Casella reserved his greatest admiration and most energetic support for Mahler. One of the composer’s earliest and most fervent admirers, Casella was almost single-handedly responsible for the French premiere of the Resurrection Symphony in 1910. His devotion to the German composer led his Parisian colleagues to nickname him “l’oiseau de Malhe(u)r”, or “the bird of misfortune”— a play on the similarity between the composer’s name and the French word for bad luck, a similarity which seemed oddly appropriate to French artists who were put off by Mahler’s effusive expressiveness.

Casella’s affection for Mahler was reciprocated, however, and the two developed a mutual admiration, with the older composer persuading his publisher to publish several of Casella’s works. At the time of Mahler’s death, he had scheduled some of Casella’s music on concerts in Vienna and had asked the Italian composer to become his assistant conductor at the Vienna Opera.

Casella’s admiration for Mahler is immediately apparent in the sound worlds of his own early work, and the Symphony No. 2 is a prime example. Composed when the composer was only 25 and left unpublished in his own lifetime, this is a monumental work in five movements (the last two linked) which is infused with Mahlerian themes of destiny and struggle. Casella’s Symphony No. 2 was premiered in Paris a week after the French premiere of the Resurrection Symphony, which only serves to highlight the connections between these two works.

The evocative nature of this music has long led to suspicions that Casella had a story in mind. In fact, the first movement was originally titled “Prologue to a Tragedy”, and the final page of the score was marked “Finis Comoeidia.” However, if there was a specific program to the piece, Casella kept his secret well.

Right from the beginning of the first movement, we are immersed in the aural landscapes of a Mahlerian sound world. Gloomy bells toll over sustained strings, from which rises a lyrical and oddly familiar tune. It is, in fact, the march theme from Mahler’s Resurrection, transformed into an expressive and sustained melody. The second movement is a lively scherzo. While the hints of tarantella rhythm give a nod to Casella’s Italian heritage, the real influence on this movement is Russian. Splashes of color reminiscent of Rimsky-Korsakov suffuse the music, and it’s worth noting that Casella had once orchestrated Balakirev’s Islamey so ingeniously that Stravinsky approached him following the premiere and asked for a copy of the score to study.

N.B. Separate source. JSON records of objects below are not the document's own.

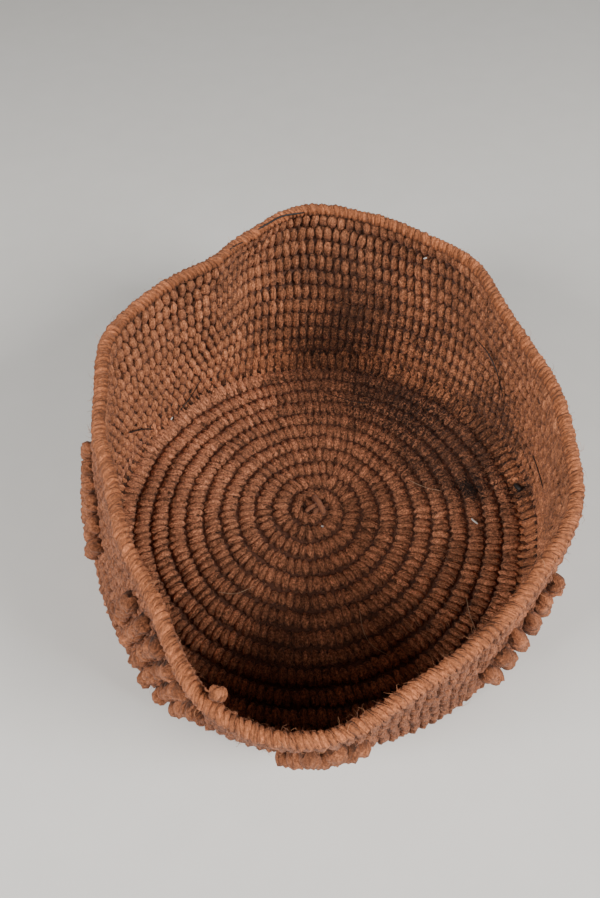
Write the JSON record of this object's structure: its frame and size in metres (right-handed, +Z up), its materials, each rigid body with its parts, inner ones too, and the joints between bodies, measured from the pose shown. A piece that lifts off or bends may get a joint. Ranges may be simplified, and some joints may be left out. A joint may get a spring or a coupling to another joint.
{
  "type": "woven fibre headdress",
  "caption": "Round looped-fibre cap with a spiral crown, an upright side wall with raised knobs in groups and a smooth edge course, lying on its crown with its mouth up.",
  "frame": {"origin": "on the surface that the cap lies on, under the middle of its outline", "axes": "+Z up from the crown to the open mouth; +Y along the mouth's longer way, from the picture's front edge to its back edge; +X to the picture's right"},
  "size_m": [0.1814, 0.208, 0.0889],
  "materials": {
    "crown_yarn": "matt looped plant fibre, worn and sooty",
    "wall_yarn": "matt looped plant fibre",
    "edge_yarn": "smoother plant fibre, rubbed by wear",
    "knot_yarn": "matt twisted plant fibre"
  },
  "bodies": {
    "root": {"crown": "crown_yarn", "side_wall": "wall_yarn", "rim_edge": "edge_yarn", "start_knot": "knot_yarn", "yarn_end_knot": "knot_yarn"}
  },
  "joints": []
}
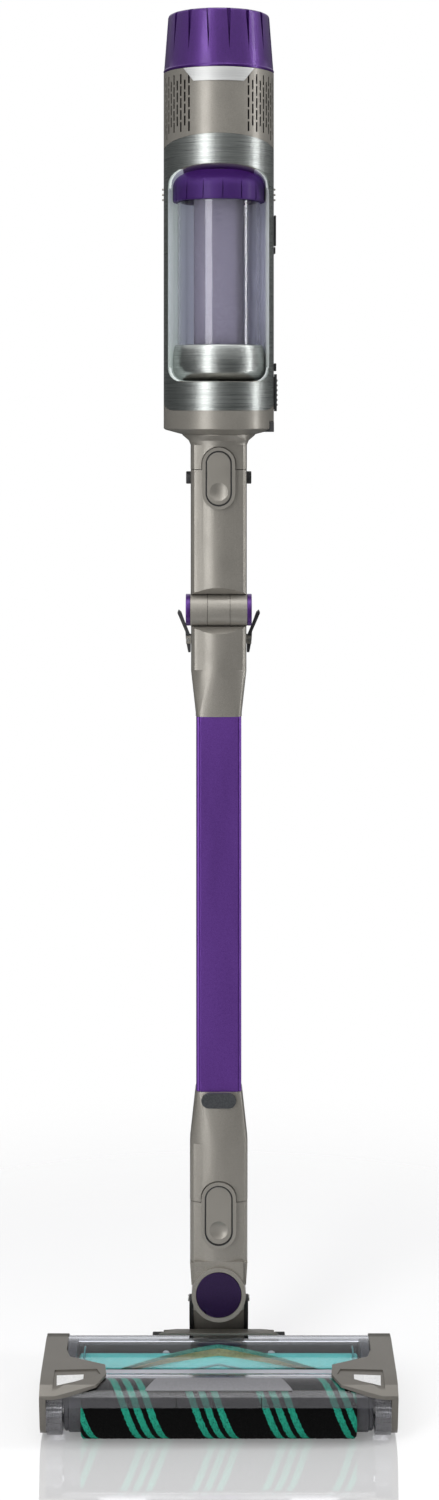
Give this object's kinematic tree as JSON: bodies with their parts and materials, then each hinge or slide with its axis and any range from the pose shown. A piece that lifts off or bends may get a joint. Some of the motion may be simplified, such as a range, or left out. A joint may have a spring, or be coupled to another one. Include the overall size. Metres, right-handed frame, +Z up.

The third movement is the heart of the symphony, an emotional struggle of heartfelt melody that will return, transformed, in the epilogue. It’s also a reorchestration of the second movement of Casella’s first symphony, with the only musical change being the addition of a single bar in the middle. In the fourth movement and epilogue, the spirit of Mahler returns in full force, with a sardonic march of fate that foreshadows Shostakovich by several decades. This music evolves and grows until, in a move that is so Mahler, it transforms from deepest despair into transcendent triumph.